The specific advice Southard has to offer her replacement in regards to working the board of commissioners is this: “They do not like surprises and they do not like to raise taxes. They want to always know that they are being given the most honest, complete answers that are available. ‘I don’t know at this time but I will get you the answer as soon as possible’ is a perfectly good answer to a question if it is the truth. Don’t try to make them think you know everything at a moment’s notice. They do not expect it, they appreciate the fact that you give them truths and not guesses, and you will not earn their trust and respect by having to dig out of a hole. Always follow up and provide the answers to the questions without sugar coating.

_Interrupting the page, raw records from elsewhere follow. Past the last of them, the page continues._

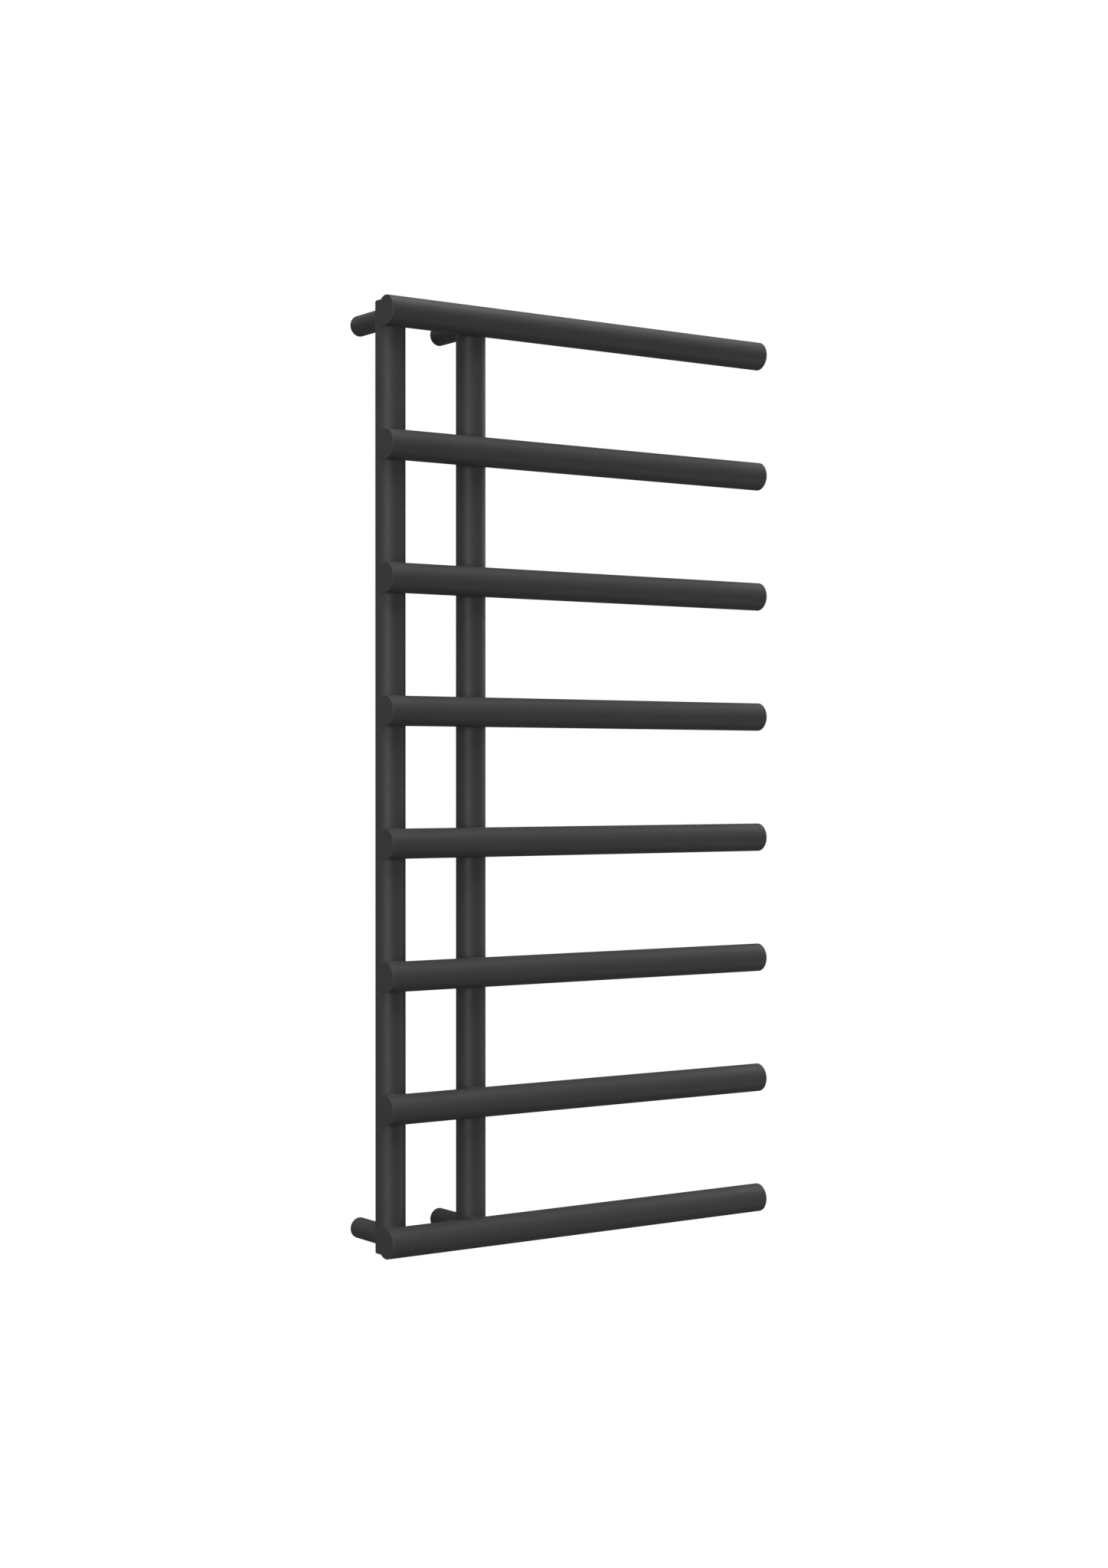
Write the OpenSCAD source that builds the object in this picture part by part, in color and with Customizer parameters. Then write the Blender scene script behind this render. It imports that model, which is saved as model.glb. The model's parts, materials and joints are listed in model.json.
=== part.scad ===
// Open-ended towel warmer rack: two uprights at one end carry a ladder of
// cantilevered bars, and four telescopic stand-offs hold it off the wall.
// Millimetres. The wall is the plane y = 0 and the rack stands towards -Y.
// x = 0 is midway between the uprights, z = 0 is the rack's mid-height.

/* [Bars] */
// Number of horizontal towel bars
bar_count = 8; // [2:1:9]
// Distance from one bar's axis to the next
bar_pitch = 166; // [110:1:200]
// Length of a bar over its end caps
bar_length = 600; // [400:10:900]
// Outer diameter of the bars and the uprights
tube_d = 38; // [34:1:42]
// Wall of the bar tube
bar_wall = 1.5; // [1.2:0.1:2]
// How far a bar's left end stands past the left upright
bar_overhang = 1; // [0.5:0.5:20]

/* [Uprights] */
// Distance between the two uprights' axes
upright_spacing = 120; // [90:5:200]
// Wall of the upright tube
upright_wall = 2; // [1.5:0.1:2.5]
// How far the uprights' axes stand off the wall
wall_distance = 77; // [72:1:100]
// How far the bars' axes stand in front of the uprights' axes
bar_offset = 21; // [20:0.5:36]
// How far an upright's end lies inside the outer line of the end bars
upright_inset = 3.5; // [0:0.5:10]

/* [Stand-offs] */
// Outer diameter of the cover sleeve
sleeve_d = 26.5; // [26:0.5:30]
// How far the end stand-offs lie inside the end bars' axes
standoff_inset = 4; // [0:1:30]
// Diameter of the hole for the wall screw
wall_screw_hole_d = 5.5; // [4:0.5:6.5]

/* [Ends] */
// Chamfer on the rims of the caps and bushes
rim_chamfer = 0.5; // [0.3:0.1:1.5]

/* [Hidden] */

$fn = 96;
eps = 1;                       // how far a cutter runs past what it cuts
braze_gap = 0.1;               // radial gap of a spigot in its tube

tube_r = tube_d / 2;
bar_bore_r = tube_r - bar_wall;
upright_bore_r = tube_r - upright_wall;
left_x = -upright_spacing / 2;
right_x = upright_spacing / 2;
upright_y = -wall_distance;
bar_y = upright_y - bar_offset;
bar_left = left_x - tube_r - bar_overhang;
bar_right = bar_left + bar_length;
top_bar_z = (bar_count - 1) / 2 * bar_pitch;
upright_top_z = top_bar_z + tube_r - upright_inset;
standoff_z = top_bar_z - standoff_inset;

cap_plate = 3;                 // thickness of an end cap outside its tube
cap_spigot = 4;                // how far an end cap reaches into its tube
port_r = 7;                    // water port from an upright into a bar

flow_tube_r = 6;               // outer radius of the tube inside a bar
flow_tube_wall = 1;
flow_tube_start = -6;          // x of the flow tube's inlet end
flow_tube_stop = 40;           // gap from its outlet end to the bar's end
baffle_thick = 2;              // also the support disc's thickness
support_inset = 52;            // from the bar's end to the support disc
support_hole_r = 4.2;

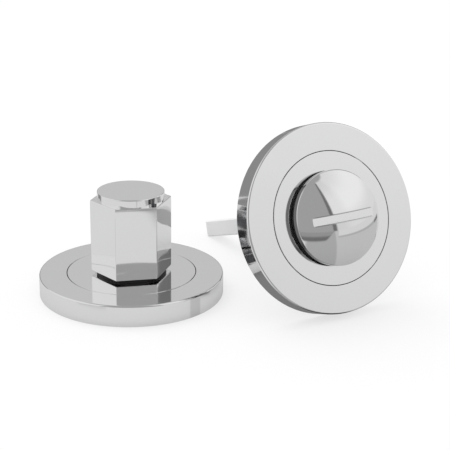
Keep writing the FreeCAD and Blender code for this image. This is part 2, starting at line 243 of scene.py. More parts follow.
def release_frame():
    """The matrix from the release half's own frame, front towards +Z, to its place."""
    hinge = next(joint for joint in frame["joints"] if joint["name"] == "release_hinge")
    front = Vector(hinge["axis"]).normalized()
    across = Vector((0, 0, 1)).cross(front).normalized()
    up_the_face = front.cross(across)
    matrix = Matrix((across, up_the_face, front)).transposed().to_4x4()
    matrix.translation = Vector(hinge["pos_m"])
    return matrix


PLACES = {"turn": Matrix.Identity(4), "release": release_frame()}


# Outlines and grids

def unit(vector):
    """A vector of length one."""
    return vector / np.linalg.norm(vector)


def rounded_outline(corners, closed=False):
    """Points along straight sides between (radius, height, rounding) corners. A corner with a rounding
    becomes an arc tangent to both its sides, and a guard point past each end keeps the flats flat."""
    points = []
    for place, (x, y, rounding) in enumerate(corners):
        here = np.array((x, y))
        if rounding == 0 or (not closed and place in (0, len(corners) - 1)):
            points.append(here)
            continue
        back = unit(np.array(corners[place - 1][:2]) - here)
        ahead = unit(np.array(corners[(place + 1) % len(corners)][:2]) - here)
        half = math.acos(np.clip(back @ ahead, -1, 1)) / 2
        reach = rounding / math.tan(half)
        centre = here + unit(back + ahead) * rounding / math.sin(half)
        start = here + back * reach
        end = here + ahead * reach
        turn = math.pi - 2 * half
        t = np.linspace(0, 1, CORNER_STEPS + 1)[:, None]
        arc = centre + (np.sin((1 - t) * turn) * (start - centre)
                        + np.sin(t * turn) * (end - centre)) / math.sin(turn)
        points += [start + back * GUARD, *arc, end + ahead * GUARD]
    return np.array(points)


def turned_grid(outline, around):
    """Grid of points: each (radius, height) of the outline at even angles round the axis."""
    angles = np.arange(around) * 2 * np.pi / around
    radius, height = outline.T
    return np.stack([np.outer(radius, np.cos(angles)), np.outer(radius, np.sin(angles)),
                     np.outer(height, np.ones(around))], 2)


def section_grid(sections, heights):
    """Grid of points: each (columns, 2) section at its height."""
    sections = np.array(sections)
    flat = np.broadcast_to(np.array(heights)[:, None, None], sections.shape[:2] + (1,))
    return np.concatenate([sections, flat], 2)


def quads(shape, first, wrap_rows, wrap_columns):
    """Corner numbers of the quads of a grid, closed round its rows or columns if asked."""
    index = first + np.arange(shape[0] * shape[1]).reshape(shape[:2])
    if wrap_rows:
        index = np.vstack([index, index[:1]])
    if wrap_columns:
        index = np.hstack([index, index[:, :1]])
    return np.stack([index[:-1, :-1], index[1:, :-1], index[1:, 1:], index[:-1, 1:]], 2).reshape(-1, 4)


def new_object(name, data):
    """An object in the scene."""
    made = bpy.data.objects.new(name, data)
    bpy.context.scene.collection.objects.link(made)
    return made


def new_piece(name, grids, place):
    """A closed mesh from (points, wrap rows, wrap columns) grids, welded where they meet."""
    points = []
    faces = []
    first = 0
    for grid, wrap_rows, wrap_columns in grids:
        points.append(grid.reshape(-1, 3))
        faces.append(quads(grid.shape, first, wrap_rows, wrap_columns))
        first += grid.shape[0] * grid.shape[1]
    matrix = np.array(place)
    placed = np.concatenate(points) @ matrix[:3, :3].T + matrix[:3, 3]
    mesh = bpy.data.meshes.new(name)
    mesh.from_pydata(placed.tolist(), [], np.concatenate(faces).tolist())
    solid = bmesh.new()
    solid.from_mesh(mesh)
    bmesh.ops.remove_doubles(solid, verts=solid.verts, dist=WELD)
    bmesh.ops.dissolve_degenerate(solid, edges=solid.edges, dist=WELD / 10)
    bmesh.ops.recalc_face_normals(solid, faces=solid.faces)
    solid.to_mesh(mesh)
    solid.free()
    mesh.shade_smooth()
    mesh.set_sharp_from_angle(angle=SHARP_ANGLE)
    return new_object(name, mesh)


def turned_piece(name, outline, place, around=AROUND, closed=True):
    """A piece turned from an outline that is closed, or else ends on the axis."""
    return new_piece(name, [(turned_grid(outline, around), closed, True)], place)


def dress(piece, node, body, material):
    """A new piece stands for a CAD node, rides on its body and takes a material."""
    piece.data.materials.clear()
    piece.data.materials.append(material)
    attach(piece, body)
    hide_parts(node)


def cut(piece, cutters):
    """Take the cutters out of a piece for good, and remove them."""
    for cutter in cutters:
        step = piece.modifiers.new("cut", "BOOLEAN")
        step.operation = "DIFFERENCE"
        step.solver = "EXACT"
        step.object = cutter
        bpy.context.view_layer.update()
        depsgraph = bpy.context.evaluated_depsgraph_get()
        made = bpy.data.meshes.new_from_object(piece.evaluated_get(depsgraph))
        made.name = piece.data.name
        piece.modifiers.remove(step)
        piece.data = made
        bpy.data.objects.remove(cutter)
    piece.data.set_sharp_from_angle(angle=SHARP_ANGLE)


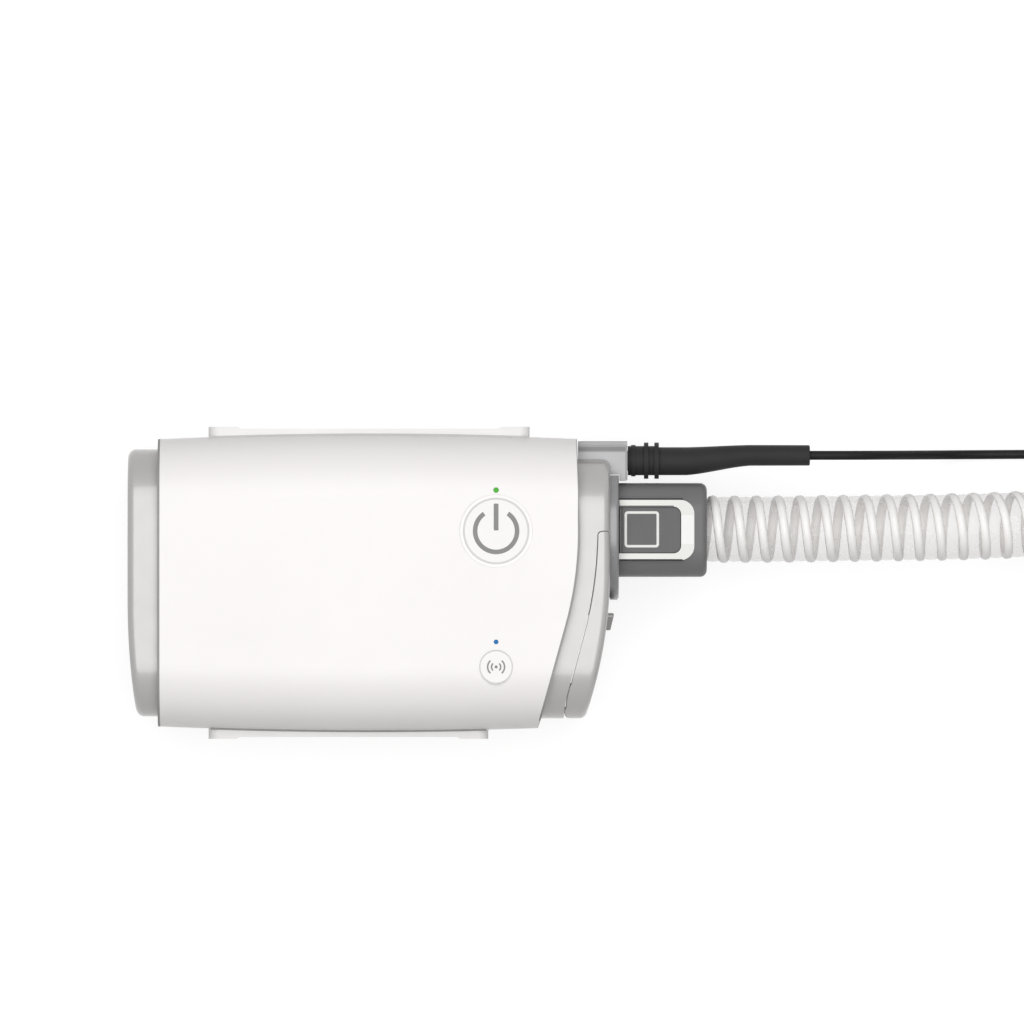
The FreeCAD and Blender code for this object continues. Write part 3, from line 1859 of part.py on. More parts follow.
boot_end = plug_end + S.boot_long


def plug_boot():
    """The moulded strain relief: round sections that slim down and step over to the lead."""
    body = new_body("boot_body")
    stations = [
        (plug_end, S.boot_radius, S.boot_y),
        (plug_end + S.boot_straight, S.boot_radius, S.boot_y),
        (plug_end + S.boot_slim, S.boot_tail_radius, S.lead_y),
        (boot_end, S.boot_tail_radius, S.lead_y),
    ]
    sections = []
    for number, (x, radius, y) in enumerate(stations):
        item = new_sketch(body, f"section_{number}", "YZ_Plane", x)
        circle(item, radius, y, mid_high)
        sections.append(item)
    loft = body.newObject("PartDesign::AdditiveLoft", "boot_loft")
    loft.Profile = sections[0]
    loft.Sections = sections[1:]
    loft.Ruled = False
    return body


keep("plug_boot", plug_boot())

lead_high = S.lead_radius.number
lead_points = [
    (boot_end.number, S.lead_y.number, axis_high),
    (127.0, S.lead_y.number, axis_high),
    (137.0, 35.0, 22.4),
    (146.0, 35.1, 13.0),
    (155.0, 35.0, 4.6),
    (165.0, 34.9, lead_high),
    (181.0, 35.1, lead_high),
    (197.0, 34.8, lead_high),
    (210.5, 42.8, lead_high),
]
adapter_y = S.adapter_low.number + S.adapter_wide.number / 2
lead_out_high = 4.0
lead_tail_points = [
    (216.5, 54.0, lead_high),
    (219.0, 65.0, lead_high),
    (227.0, 73.5, lead_high),
    (241.0, 76.5, lead_high),
    (259.0, 75.5, lead_high),
    (279.0, 73.0, lead_high),
    (299.0, 70.0, lead_high),
    (315.0, adapter_y, lead_out_high),
    (S.adapter_left.number, adapter_y, lead_out_high),
]
lead_coil_at = (S.lead_coil_x, S.lead_coil_y)
lead_coil_inner = S.lead_coil_radius - S.lead_coil_wide / 2
lead_coil_outer = S.lead_coil_radius + S.lead_coil_wide / 2
lead_coil = turned(
    "lead_coil_body",
    "Z",
    [
        (ZERO, lead_coil_inner),
        (ZERO, lead_coil_outer),
        (S.lead_coil_high, lead_coil_outer),
        (S.lead_coil_high, lead_coil_inner),
    ],
)
place(lead_coil, *lead_coil_at)
round_edges(lead_coil, S.edge_round, lambda edge: edge.Curve.TypeId == "Part::GeomCircle")
tie(
    "lead_tie",
    "lead_coil",
    lead_coil,
    lead_coil_at,
    (lead_coil_inner, lead_coil_outer, S.lead_coil_high),
    S.lead_tie_wide,
    S.lead_tie_angle,
)
lead_reach = rod("lead_reach", lead_coil_outer, "Z", both_ways(S.cut_reach), lead_coil_at)
lead_run = cord("lead_run", lead_points, S.lead_radius)
keep("lead_tube", cut("lead_tube_cut", lead_run, [lead_reach]))
tail_run = cord("lead_tail_run", lead_tail_points, S.lead_radius)
keep("lead_tail", cut("lead_tail_cut", tail_run, [lead_reach]))

adapter_right = S.adapter_left + S.adapter_long
adapter = prism(
    "adapter_body",
    [
        (S.adapter_left, S.adapter_low),
        (adapter_right, S.adapter_low),
        (adapter_right, S.adapter_low + S.adapter_wide),
        (S.adapter_left, S.adapter_low + S.adapter_wide),
    ],
    (ZERO, S.adapter_high),
    S.adapter_round,
)
round_edges(adapter, S.adapter_edge, lambda edge: edge.BoundBox.ZLength < NEAR, name="edge_round")
keep("wall_adapter", adapter)
prong_x = S.adapter_left + S.adapter_long / 2
prong_y = S.adapter_low + S.adapter_wide / 2
prongs = [
    box(
        f"prong_{side}",
        (prong_x - S.prong_wide / 2, prong_x + S.prong_wide / 2),
        (
            prong_y + S.blade_gap / 2 * side - S.prong_thick / 2,
            prong_y + S.blade_gap / 2 * side + S.prong_thick / 2,
        ),
        (S.adapter_high, S.adapter_high + S.prong_long),
    )
    for side in (-1, 1)
]
keep("adapter_blades", fuse("prong_pair", prongs))


# ---------------------------------------------------------------- checks and export

doc.recompute()
failed = [item.Name for item in doc.Objects if {"Invalid", "Error"} & set(item.State)]
for item in doc.Objects:
    if item.TypeId == "PartDesign::Pocket" and item.Name not in failed:
        if item.Shape.Volume >= item.BaseFeature.Shape.Volume - NEAR:
            failed.append(item.Name)
if failed:
    raise RuntimeError(f"these failed or cut nothing: {failed}")

os.makedirs("parts", exist_ok=True)
for node, item in pieces.items():
    shape = item.Shape
    if shape.isNull() or not shape.isValid() or shape.Volume <= 0:
        raise RuntimeError(f"{node}: no valid solid")
    shape.exportStep(os.path.join("parts", f"{node}.step"))
    room = shape.BoundBox
    print(
        f"{node}: {len(shape.Solids)} solids, {shape.Volume:.0f} mm3,"
        f" x {room.XMin:.2f} {room.XMax:.2f}, y {room.YMin:.2f} {room.YMax:.2f},"
        f" z {room.ZMin:.2f} {room.ZMax:.2f}"
    )
print(len(pieces), "nodes")
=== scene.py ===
import json
import math

import bmesh
import bpy
import numpy as np
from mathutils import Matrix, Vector


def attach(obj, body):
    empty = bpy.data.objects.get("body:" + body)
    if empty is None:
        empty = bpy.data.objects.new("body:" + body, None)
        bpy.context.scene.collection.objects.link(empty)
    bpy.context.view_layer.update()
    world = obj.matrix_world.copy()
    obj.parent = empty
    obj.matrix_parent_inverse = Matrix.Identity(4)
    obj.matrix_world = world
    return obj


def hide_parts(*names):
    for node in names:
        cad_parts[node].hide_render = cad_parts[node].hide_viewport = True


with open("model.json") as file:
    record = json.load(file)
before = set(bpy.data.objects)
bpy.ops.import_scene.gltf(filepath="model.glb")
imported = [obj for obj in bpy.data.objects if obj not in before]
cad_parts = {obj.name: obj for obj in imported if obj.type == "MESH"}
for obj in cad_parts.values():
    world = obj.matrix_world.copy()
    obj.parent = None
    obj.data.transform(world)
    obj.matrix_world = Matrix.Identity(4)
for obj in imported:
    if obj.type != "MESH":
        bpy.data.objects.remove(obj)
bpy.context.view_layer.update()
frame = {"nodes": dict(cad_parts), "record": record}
nodes = frame["nodes"]

# A small travel CPAP machine, lying flat, seen from straight above. What a name that ends in
# _MM holds, and the points and levels given to the helpers below, are millimetres; other
# lengths are metres. Both are in the frame of the CAD.

scene = bpy.context.scene
scene.view_settings.view_transform = "Standard"

# ---------------------------------------------------------------- camera

VIEW_CENTRE_MM = (36.57, 19.30)
VIEW_WIDTH_MM = 279.2
VIEW_PLANE_MM = 28.0  # the height at which the picture is VIEW_WIDTH_MM wide
LENS_MM = 900.0
SENSOR_MM = 36.0
CLIP_START = 0.05
CLIP_END = 50.0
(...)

By following these simple procedures you will establish a high level of trust that brings respect ... I wish my replacement a long and successful career in Macon County. I wish Macon County a bright future with continued strong leadership without personal agendas that will keep us a leader among N.C. counties.”
A reception to celebrate Southard’s career and wish her well in retirement will be held on Thursday, Oct. 27, from 2 to 4 p.m. at the courthouse annex building. The public is invited to attend.